WORK INSTRUCTIONS: The required output consists solely of the lines from the one containing "box = shape.BoundBox" down to the one containing "shown = obj.evaluated_get(depsgraph)", both included, each quoted exactly.

DATA LINES:

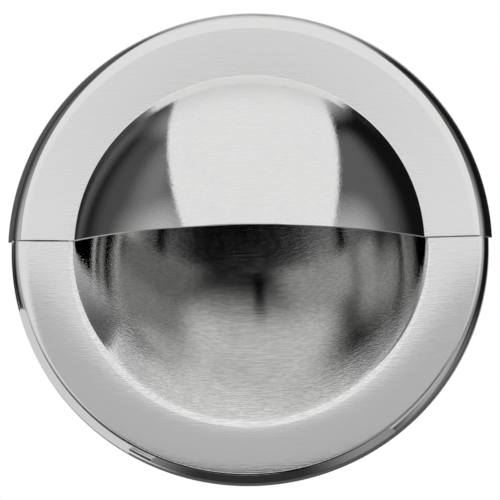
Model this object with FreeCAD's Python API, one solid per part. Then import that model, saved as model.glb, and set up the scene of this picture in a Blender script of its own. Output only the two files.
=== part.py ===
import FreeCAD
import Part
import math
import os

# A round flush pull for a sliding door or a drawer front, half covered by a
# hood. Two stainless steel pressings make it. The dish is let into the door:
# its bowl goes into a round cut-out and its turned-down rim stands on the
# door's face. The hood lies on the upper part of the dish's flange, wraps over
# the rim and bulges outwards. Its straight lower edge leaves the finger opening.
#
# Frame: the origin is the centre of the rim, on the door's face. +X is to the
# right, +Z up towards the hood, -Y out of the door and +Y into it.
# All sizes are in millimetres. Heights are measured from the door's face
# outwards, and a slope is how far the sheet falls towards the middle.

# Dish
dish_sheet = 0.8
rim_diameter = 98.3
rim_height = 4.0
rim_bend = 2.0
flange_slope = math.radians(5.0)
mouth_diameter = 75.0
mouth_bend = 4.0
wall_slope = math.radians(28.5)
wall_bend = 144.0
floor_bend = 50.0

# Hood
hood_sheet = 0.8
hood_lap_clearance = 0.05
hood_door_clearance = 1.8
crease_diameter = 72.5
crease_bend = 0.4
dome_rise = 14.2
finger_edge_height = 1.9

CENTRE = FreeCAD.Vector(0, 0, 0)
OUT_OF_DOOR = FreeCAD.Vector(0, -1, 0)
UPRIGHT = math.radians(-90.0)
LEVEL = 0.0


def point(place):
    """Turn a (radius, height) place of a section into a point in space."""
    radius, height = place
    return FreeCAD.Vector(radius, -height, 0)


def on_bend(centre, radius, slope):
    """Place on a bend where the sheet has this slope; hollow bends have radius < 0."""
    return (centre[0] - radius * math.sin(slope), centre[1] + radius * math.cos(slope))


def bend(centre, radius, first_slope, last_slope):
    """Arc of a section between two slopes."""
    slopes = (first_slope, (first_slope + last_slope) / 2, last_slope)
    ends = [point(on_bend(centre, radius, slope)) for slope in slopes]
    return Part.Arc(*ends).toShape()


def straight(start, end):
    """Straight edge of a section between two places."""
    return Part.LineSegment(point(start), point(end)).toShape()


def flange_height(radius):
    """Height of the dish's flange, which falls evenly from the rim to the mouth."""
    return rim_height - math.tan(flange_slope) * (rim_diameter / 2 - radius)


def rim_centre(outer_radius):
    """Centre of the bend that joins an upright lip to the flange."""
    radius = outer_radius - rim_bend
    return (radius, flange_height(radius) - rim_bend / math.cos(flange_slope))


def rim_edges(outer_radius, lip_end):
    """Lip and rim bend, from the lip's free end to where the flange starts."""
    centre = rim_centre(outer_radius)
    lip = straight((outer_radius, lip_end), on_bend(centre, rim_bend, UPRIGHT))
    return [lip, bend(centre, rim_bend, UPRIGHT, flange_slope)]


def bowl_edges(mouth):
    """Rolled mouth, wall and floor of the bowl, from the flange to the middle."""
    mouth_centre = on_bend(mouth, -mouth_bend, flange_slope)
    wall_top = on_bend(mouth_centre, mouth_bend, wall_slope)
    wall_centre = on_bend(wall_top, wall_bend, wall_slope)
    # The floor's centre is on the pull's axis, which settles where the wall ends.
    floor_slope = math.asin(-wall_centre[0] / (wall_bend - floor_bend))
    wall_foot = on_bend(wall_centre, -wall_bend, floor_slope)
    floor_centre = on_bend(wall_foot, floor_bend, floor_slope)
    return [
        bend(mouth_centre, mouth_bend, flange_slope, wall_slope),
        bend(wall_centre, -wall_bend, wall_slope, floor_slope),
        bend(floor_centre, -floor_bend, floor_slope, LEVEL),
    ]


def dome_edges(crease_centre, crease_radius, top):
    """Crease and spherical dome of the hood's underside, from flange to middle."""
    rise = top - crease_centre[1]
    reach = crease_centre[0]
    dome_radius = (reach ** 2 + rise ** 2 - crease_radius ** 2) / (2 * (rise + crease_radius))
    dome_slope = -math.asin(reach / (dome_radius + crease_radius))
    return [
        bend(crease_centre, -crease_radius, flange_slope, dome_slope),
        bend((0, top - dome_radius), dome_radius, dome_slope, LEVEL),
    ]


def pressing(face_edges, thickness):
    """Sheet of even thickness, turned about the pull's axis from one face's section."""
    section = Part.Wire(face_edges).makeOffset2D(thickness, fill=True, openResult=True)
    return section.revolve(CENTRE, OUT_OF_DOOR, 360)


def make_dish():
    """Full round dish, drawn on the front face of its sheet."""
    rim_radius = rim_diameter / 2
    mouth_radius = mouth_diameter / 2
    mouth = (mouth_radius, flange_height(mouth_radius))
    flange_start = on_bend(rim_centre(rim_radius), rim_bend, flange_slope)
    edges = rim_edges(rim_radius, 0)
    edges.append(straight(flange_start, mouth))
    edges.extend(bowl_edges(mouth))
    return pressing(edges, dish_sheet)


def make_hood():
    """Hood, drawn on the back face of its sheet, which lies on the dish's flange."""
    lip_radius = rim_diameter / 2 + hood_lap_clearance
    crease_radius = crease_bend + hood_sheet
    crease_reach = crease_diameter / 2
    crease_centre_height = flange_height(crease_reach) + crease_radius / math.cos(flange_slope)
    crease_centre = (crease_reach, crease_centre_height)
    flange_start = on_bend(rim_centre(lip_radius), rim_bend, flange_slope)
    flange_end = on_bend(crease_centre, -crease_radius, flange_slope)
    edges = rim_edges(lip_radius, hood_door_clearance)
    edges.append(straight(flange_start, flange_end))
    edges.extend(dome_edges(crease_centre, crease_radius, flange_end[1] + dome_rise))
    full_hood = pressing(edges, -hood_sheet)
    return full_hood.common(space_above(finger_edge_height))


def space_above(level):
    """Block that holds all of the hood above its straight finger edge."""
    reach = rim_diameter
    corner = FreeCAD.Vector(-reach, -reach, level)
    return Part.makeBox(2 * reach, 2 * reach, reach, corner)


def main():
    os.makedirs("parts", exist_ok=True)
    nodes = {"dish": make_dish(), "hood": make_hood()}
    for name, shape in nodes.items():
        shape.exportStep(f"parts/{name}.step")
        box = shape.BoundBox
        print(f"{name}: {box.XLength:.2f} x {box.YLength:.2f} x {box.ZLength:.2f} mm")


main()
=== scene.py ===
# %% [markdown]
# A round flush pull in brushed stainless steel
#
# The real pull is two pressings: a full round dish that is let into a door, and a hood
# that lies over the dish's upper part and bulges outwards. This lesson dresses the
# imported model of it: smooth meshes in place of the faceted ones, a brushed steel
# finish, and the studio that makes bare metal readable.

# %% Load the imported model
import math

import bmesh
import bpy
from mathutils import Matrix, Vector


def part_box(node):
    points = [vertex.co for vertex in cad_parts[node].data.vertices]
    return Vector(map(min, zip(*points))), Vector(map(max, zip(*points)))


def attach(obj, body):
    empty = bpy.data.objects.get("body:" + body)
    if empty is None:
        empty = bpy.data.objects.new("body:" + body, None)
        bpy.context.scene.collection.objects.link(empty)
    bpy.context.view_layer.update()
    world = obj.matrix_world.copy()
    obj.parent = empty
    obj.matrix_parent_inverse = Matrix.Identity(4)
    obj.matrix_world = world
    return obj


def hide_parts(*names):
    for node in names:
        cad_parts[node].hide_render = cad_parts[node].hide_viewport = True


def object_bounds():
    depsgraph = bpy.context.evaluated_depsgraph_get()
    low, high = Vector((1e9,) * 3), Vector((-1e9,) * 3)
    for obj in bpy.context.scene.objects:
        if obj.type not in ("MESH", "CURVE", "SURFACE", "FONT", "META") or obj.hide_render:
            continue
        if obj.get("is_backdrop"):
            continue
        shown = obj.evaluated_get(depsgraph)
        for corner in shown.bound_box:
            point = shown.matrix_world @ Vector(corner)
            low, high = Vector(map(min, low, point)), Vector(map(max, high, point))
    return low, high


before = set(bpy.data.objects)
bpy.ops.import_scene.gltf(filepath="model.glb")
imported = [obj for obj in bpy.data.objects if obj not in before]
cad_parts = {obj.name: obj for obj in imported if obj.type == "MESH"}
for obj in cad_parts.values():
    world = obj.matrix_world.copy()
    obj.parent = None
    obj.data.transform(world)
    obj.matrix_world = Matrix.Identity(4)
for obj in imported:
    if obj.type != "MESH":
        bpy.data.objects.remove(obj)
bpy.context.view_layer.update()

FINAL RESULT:
        box = shape.BoundBox
        print(f"{name}: {box.XLength:.2f} x {box.YLength:.2f} x {box.ZLength:.2f} mm")


main()
=== scene.py ===
# %% [markdown]
# A round flush pull in brushed stainless steel
#
# The real pull is two pressings: a full round dish that is let into a door, and a hood
# that lies over the dish's upper part and bulges outwards. This lesson dresses the
# imported model of it: smooth meshes in place of the faceted ones, a brushed steel
# finish, and the studio that makes bare metal readable.

# %% Load the imported model
import math

import bmesh
import bpy
from mathutils import Matrix, Vector


def part_box(node):
    points = [vertex.co for vertex in cad_parts[node].data.vertices]
    return Vector(map(min, zip(*points))), Vector(map(max, zip(*points)))


def attach(obj, body):
    empty = bpy.data.objects.get("body:" + body)
    if empty is None:
        empty = bpy.data.objects.new("body:" + body, None)
        bpy.context.scene.collection.objects.link(empty)
    bpy.context.view_layer.update()
    world = obj.matrix_world.copy()
    obj.parent = empty
    obj.matrix_parent_inverse = Matrix.Identity(4)
    obj.matrix_world = world
    return obj


def hide_parts(*names):
    for node in names:
        cad_parts[node].hide_render = cad_parts[node].hide_viewport = True


def object_bounds():
    depsgraph = bpy.context.evaluated_depsgraph_get()
    low, high = Vector((1e9,) * 3), Vector((-1e9,) * 3)
    for obj in bpy.context.scene.objects:
        if obj.type not in ("MESH", "CURVE", "SURFACE", "FONT", "META") or obj.hide_render:
            continue
        if obj.get("is_backdrop"):
            continue
        shown = obj.evaluated_get(depsgraph)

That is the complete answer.